● DO THIS
Give the lines of the material verbatim, from the first line to the line with "bpy.context.scene.camera = camera", including both.

======== RECORDED DATA ========

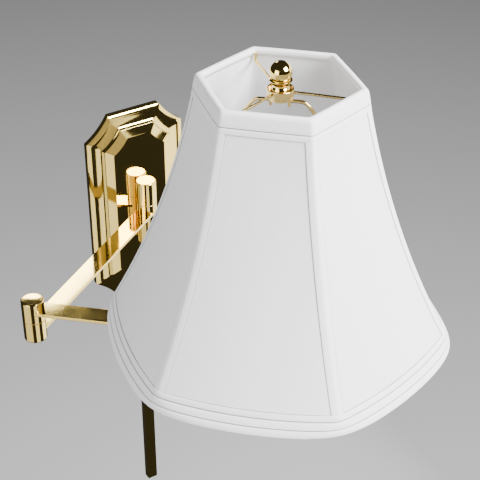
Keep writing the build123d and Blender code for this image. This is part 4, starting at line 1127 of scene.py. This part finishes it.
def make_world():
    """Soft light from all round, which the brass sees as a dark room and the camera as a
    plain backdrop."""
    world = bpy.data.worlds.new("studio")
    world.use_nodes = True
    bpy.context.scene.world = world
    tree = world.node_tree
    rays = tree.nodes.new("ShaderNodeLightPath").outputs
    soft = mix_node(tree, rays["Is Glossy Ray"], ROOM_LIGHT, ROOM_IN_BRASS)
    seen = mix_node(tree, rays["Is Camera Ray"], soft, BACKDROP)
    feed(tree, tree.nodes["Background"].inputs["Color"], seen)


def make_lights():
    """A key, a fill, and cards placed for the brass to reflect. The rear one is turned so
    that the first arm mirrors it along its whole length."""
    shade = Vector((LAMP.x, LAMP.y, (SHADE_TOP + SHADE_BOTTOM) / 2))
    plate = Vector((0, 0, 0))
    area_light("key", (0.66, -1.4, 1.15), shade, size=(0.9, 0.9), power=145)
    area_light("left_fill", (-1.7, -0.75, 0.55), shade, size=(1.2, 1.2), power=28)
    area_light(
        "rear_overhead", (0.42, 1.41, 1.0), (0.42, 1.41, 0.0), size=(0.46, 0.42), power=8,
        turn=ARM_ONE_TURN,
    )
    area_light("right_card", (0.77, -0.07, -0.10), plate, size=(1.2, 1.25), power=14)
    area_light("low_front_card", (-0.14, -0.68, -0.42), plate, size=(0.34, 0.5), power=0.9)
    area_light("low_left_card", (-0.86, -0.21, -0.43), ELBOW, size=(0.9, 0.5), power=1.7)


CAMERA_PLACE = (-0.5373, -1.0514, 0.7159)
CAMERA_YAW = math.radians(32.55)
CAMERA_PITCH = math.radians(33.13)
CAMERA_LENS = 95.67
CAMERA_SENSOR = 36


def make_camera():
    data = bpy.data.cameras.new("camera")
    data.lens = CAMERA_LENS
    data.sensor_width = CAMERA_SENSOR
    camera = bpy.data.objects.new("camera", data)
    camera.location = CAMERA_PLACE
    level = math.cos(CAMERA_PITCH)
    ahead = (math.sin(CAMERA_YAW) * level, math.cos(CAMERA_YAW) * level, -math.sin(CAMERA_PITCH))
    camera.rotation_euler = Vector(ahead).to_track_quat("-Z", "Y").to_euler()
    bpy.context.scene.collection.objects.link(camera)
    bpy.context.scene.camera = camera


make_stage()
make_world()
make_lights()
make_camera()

========

● EXERCISE OUTPUT
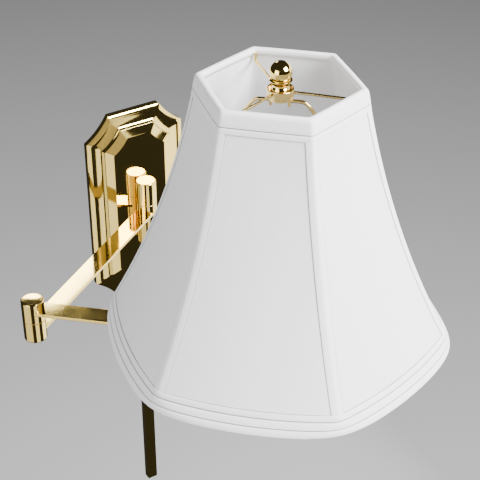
Keep writing the build123d and Blender code for this image. This is part 4, starting at line 1127 of scene.py. This part finishes it.
def make_world():
    """Soft light from all round, which the brass sees as a dark room and the camera as a
    plain backdrop."""
    world = bpy.data.worlds.new("studio")
    world.use_nodes = True
    bpy.context.scene.world = world
    tree = world.node_tree
    rays = tree.nodes.new("ShaderNodeLightPath").outputs
    soft = mix_node(tree, rays["Is Glossy Ray"], ROOM_LIGHT, ROOM_IN_BRASS)
    seen = mix_node(tree, rays["Is Camera Ray"], soft, BACKDROP)
    feed(tree, tree.nodes["Background"].inputs["Color"], seen)


def make_lights():
    """A key, a fill, and cards placed for the brass to reflect. The rear one is turned so
    that the first arm mirrors it along its whole length."""
    shade = Vector((LAMP.x, LAMP.y, (SHADE_TOP + SHADE_BOTTOM) / 2))
    plate = Vector((0, 0, 0))
    area_light("key", (0.66, -1.4, 1.15), shade, size=(0.9, 0.9), power=145)
    area_light("left_fill", (-1.7, -0.75, 0.55), shade, size=(1.2, 1.2), power=28)
    area_light(
        "rear_overhead", (0.42, 1.41, 1.0), (0.42, 1.41, 0.0), size=(0.46, 0.42), power=8,
        turn=ARM_ONE_TURN,
    )
    area_light("right_card", (0.77, -0.07, -0.10), plate, size=(1.2, 1.25), power=14)
    area_light("low_front_card", (-0.14, -0.68, -0.42), plate, size=(0.34, 0.5), power=0.9)
    area_light("low_left_card", (-0.86, -0.21, -0.43), ELBOW, size=(0.9, 0.5), power=1.7)


CAMERA_PLACE = (-0.5373, -1.0514, 0.7159)
CAMERA_YAW = math.radians(32.55)
CAMERA_PITCH = math.radians(33.13)
CAMERA_LENS = 95.67
CAMERA_SENSOR = 36


def make_camera():
    data = bpy.data.cameras.new("camera")
    data.lens = CAMERA_LENS
    data.sensor_width = CAMERA_SENSOR
    camera = bpy.data.objects.new("camera", data)
    camera.location = CAMERA_PLACE
    level = math.cos(CAMERA_PITCH)
    ahead = (math.sin(CAMERA_YAW) * level, math.cos(CAMERA_YAW) * level, -math.sin(CAMERA_PITCH))
    camera.rotation_euler = Vector(ahead).to_track_quat("-Z", "Y").to_euler()
    bpy.context.scene.collection.objects.link(camera)
    bpy.context.scene.camera = camera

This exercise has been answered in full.